• **Exercise task**: Using the data below, copy every line that contains the word "from".

• **Supplied information**:
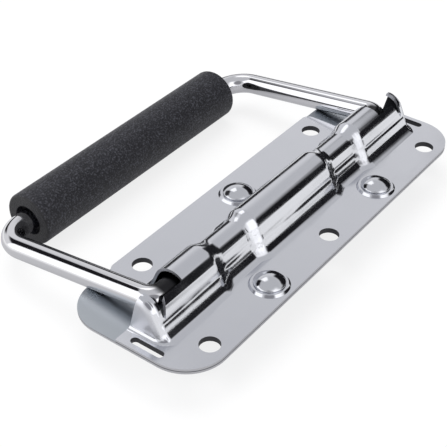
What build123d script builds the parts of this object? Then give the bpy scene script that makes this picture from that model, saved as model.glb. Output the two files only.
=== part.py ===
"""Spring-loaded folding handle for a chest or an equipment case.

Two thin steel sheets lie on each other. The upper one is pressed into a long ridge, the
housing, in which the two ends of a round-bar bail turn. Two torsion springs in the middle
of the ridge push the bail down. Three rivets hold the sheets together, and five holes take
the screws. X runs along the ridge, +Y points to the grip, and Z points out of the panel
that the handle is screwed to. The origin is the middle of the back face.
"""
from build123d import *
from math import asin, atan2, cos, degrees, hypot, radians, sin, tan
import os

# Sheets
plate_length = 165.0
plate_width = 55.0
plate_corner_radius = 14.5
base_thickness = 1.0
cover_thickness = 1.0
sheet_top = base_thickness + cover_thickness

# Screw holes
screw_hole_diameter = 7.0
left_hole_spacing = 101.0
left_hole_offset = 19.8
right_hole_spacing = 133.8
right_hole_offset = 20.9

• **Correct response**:
What build123d script builds the parts of this object? Then give the bpy scene script that makes this picture from that model, saved as model.glb. Output the two files only.
from build123d import *
from math import asin, atan2, cos, degrees, hypot, radians, sin, tan